### Aim
Give all of the lines again exactly as they read.

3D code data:
****

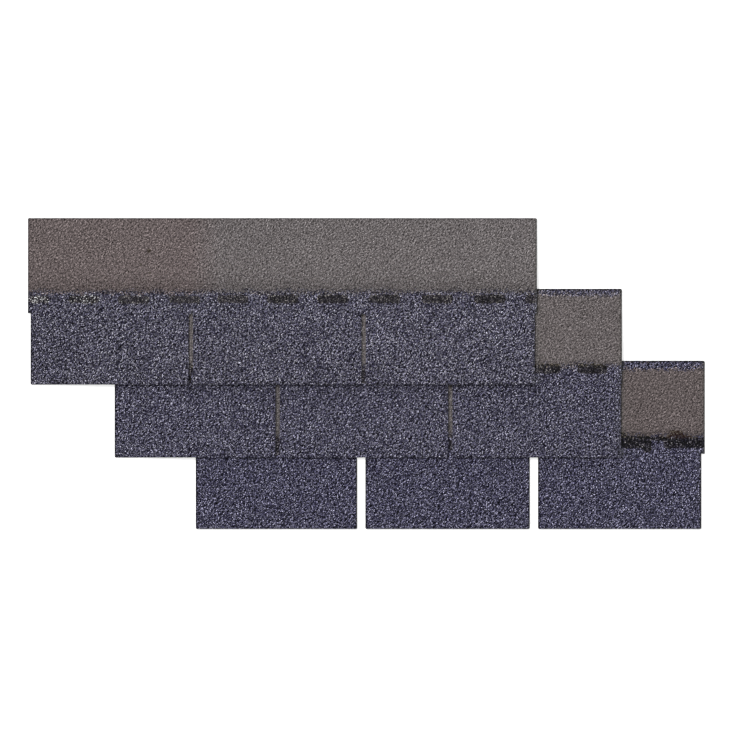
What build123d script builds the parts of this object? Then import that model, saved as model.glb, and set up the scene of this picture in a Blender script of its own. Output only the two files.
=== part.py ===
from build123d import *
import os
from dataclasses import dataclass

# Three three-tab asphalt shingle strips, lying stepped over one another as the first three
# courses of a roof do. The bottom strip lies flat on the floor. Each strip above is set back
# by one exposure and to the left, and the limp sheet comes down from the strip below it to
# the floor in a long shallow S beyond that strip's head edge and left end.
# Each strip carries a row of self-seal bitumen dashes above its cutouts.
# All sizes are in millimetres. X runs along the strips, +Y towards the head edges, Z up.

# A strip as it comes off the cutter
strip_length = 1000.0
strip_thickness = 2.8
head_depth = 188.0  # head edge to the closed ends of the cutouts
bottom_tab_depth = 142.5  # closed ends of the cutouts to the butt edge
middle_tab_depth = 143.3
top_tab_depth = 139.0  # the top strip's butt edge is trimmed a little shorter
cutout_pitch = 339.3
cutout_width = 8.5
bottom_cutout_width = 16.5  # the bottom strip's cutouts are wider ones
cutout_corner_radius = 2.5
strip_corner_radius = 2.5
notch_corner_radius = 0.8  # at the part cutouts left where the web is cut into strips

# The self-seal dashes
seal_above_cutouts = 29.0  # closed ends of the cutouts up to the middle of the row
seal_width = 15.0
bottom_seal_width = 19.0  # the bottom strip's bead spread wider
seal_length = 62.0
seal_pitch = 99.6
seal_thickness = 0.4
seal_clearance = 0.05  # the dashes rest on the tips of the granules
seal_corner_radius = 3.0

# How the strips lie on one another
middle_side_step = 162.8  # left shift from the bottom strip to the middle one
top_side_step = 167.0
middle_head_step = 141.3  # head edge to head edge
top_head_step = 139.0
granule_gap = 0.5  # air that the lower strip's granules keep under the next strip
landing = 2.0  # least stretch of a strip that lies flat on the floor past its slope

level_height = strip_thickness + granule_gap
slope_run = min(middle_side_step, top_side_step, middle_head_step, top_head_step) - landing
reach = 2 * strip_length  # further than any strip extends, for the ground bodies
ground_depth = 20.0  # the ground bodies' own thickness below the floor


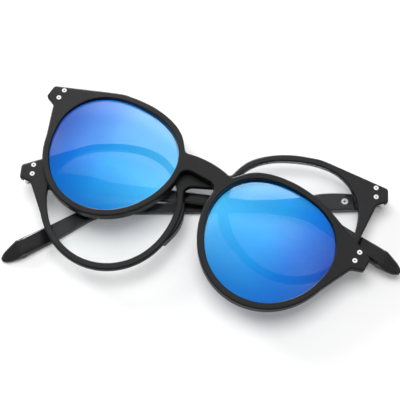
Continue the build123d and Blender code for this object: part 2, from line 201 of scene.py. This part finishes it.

****

### Result of this exercise
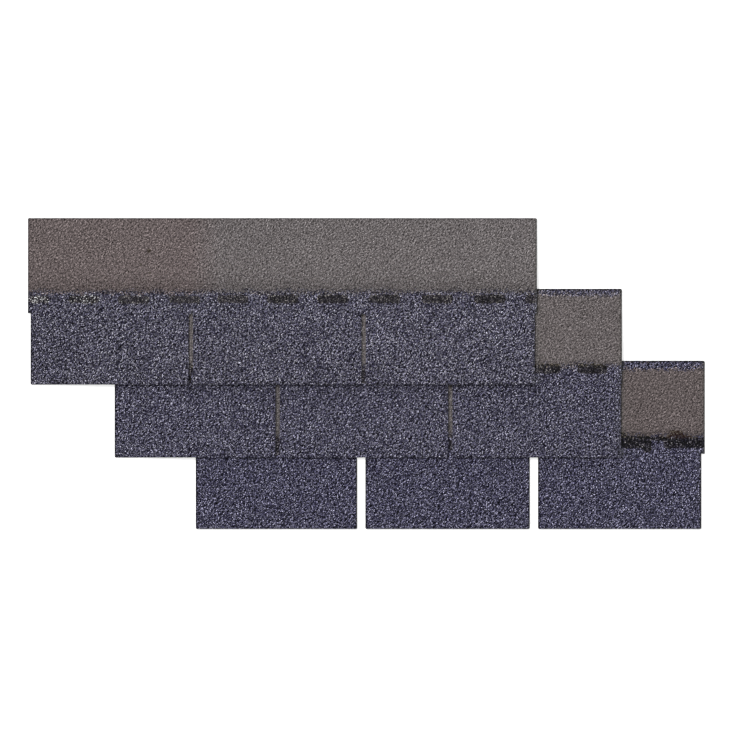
What build123d script builds the parts of this object? Then import that model, saved as model.glb, and set up the scene of this picture in a Blender script of its own. Output only the two files.
=== part.py ===
from build123d import *
import os
from dataclasses import dataclass

# Three three-tab asphalt shingle strips, lying stepped over one another as the first three
# courses of a roof do. The bottom strip lies flat on the floor. Each strip above is set back
# by one exposure and to the left, and the limp sheet comes down from the strip below it to
# the floor in a long shallow S beyond that strip's head edge and left end.
# Each strip carries a row of self-seal bitumen dashes above its cutouts.
# All sizes are in millimetres. X runs along the strips, +Y towards the head edges, Z up.

# A strip as it comes off the cutter
strip_length = 1000.0
strip_thickness = 2.8
head_depth = 188.0  # head edge to the closed ends of the cutouts
bottom_tab_depth = 142.5  # closed ends of the cutouts to the butt edge
middle_tab_depth = 143.3
top_tab_depth = 139.0  # the top strip's butt edge is trimmed a little shorter
cutout_pitch = 339.3
cutout_width = 8.5
bottom_cutout_width = 16.5  # the bottom strip's cutouts are wider ones
cutout_corner_radius = 2.5
strip_corner_radius = 2.5
notch_corner_radius = 0.8  # at the part cutouts left where the web is cut into strips

# The self-seal dashes
seal_above_cutouts = 29.0  # closed ends of the cutouts up to the middle of the row
seal_width = 15.0
bottom_seal_width = 19.0  # the bottom strip's bead spread wider
seal_length = 62.0
seal_pitch = 99.6
seal_thickness = 0.4
seal_clearance = 0.05  # the dashes rest on the tips of the granules
seal_corner_radius = 3.0

# How the strips lie on one another
middle_side_step = 162.8  # left shift from the bottom strip to the middle one
top_side_step = 167.0
middle_head_step = 141.3  # head edge to head edge
top_head_step = 139.0
granule_gap = 0.5  # air that the lower strip's granules keep under the next strip
landing = 2.0  # least stretch of a strip that lies flat on the floor past its slope

level_height = strip_thickness + granule_gap
slope_run = min(middle_side_step, top_side_step, middle_head_step, top_head_step) - landing
reach = 2 * strip_length  # further than any strip extends, for the ground bodies
ground_depth = 20.0  # the ground bodies' own thickness below the floor


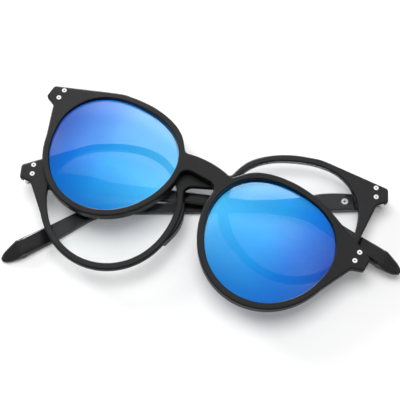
Continue the build123d and Blender code for this object: part 2, from line 201 of scene.py. This part finishes it.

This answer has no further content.